What the task asks | All lines in which the word "bodies" occurs are to be extracted.

Collected data |
⟨

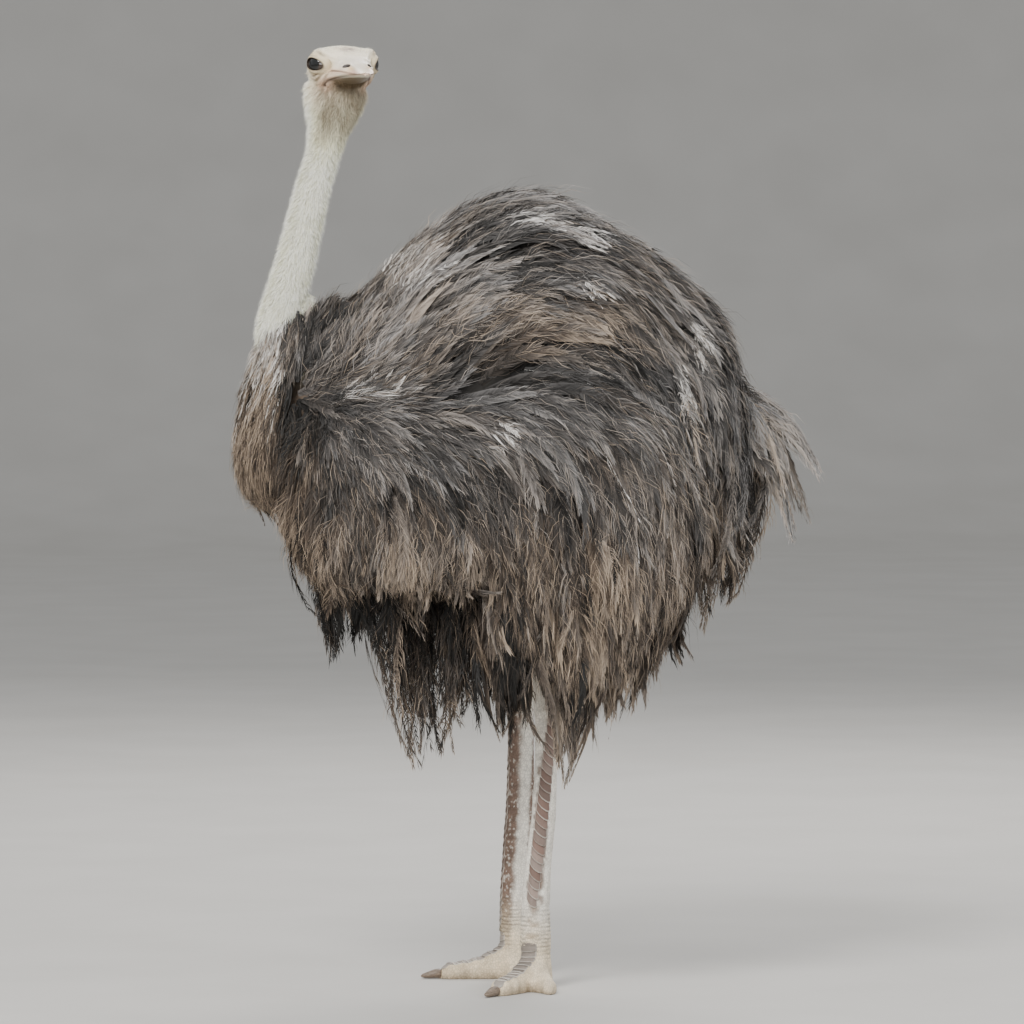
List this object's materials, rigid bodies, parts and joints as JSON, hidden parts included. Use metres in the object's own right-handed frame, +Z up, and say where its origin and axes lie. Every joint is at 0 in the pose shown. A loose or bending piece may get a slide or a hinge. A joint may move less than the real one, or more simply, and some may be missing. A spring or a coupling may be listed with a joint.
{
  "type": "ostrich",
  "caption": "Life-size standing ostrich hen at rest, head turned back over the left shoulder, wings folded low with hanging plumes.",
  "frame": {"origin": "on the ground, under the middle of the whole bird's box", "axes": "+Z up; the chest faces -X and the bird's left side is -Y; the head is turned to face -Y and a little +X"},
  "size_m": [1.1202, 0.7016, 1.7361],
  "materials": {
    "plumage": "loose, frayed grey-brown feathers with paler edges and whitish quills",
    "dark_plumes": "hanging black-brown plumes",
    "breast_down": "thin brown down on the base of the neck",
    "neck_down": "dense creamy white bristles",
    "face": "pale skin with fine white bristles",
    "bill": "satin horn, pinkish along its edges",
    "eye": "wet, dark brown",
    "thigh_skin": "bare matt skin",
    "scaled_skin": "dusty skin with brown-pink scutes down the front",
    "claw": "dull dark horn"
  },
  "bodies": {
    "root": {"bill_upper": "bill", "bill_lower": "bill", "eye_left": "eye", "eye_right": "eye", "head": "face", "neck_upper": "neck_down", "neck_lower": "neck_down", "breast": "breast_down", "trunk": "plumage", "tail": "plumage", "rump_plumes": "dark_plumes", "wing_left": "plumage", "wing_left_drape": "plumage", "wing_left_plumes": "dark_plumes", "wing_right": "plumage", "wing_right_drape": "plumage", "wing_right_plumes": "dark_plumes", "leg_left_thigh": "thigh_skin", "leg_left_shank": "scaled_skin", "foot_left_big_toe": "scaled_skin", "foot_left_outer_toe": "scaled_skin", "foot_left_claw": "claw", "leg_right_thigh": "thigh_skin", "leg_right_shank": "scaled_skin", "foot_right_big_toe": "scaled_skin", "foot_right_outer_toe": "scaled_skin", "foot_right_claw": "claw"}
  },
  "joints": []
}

⟩

The output |
List this object's materials, rigid bodies, parts and joints as JSON, hidden parts included. Use metres in the object's own right-handed frame, +Z up, and say where its origin and axes lie. Every joint is at 0 in the pose shown. A loose or bending piece may get a slide or a hinge. A joint may move less than the real one, or more simply, and some may be missing. A spring or a coupling may be listed with a joint.
  "bodies": {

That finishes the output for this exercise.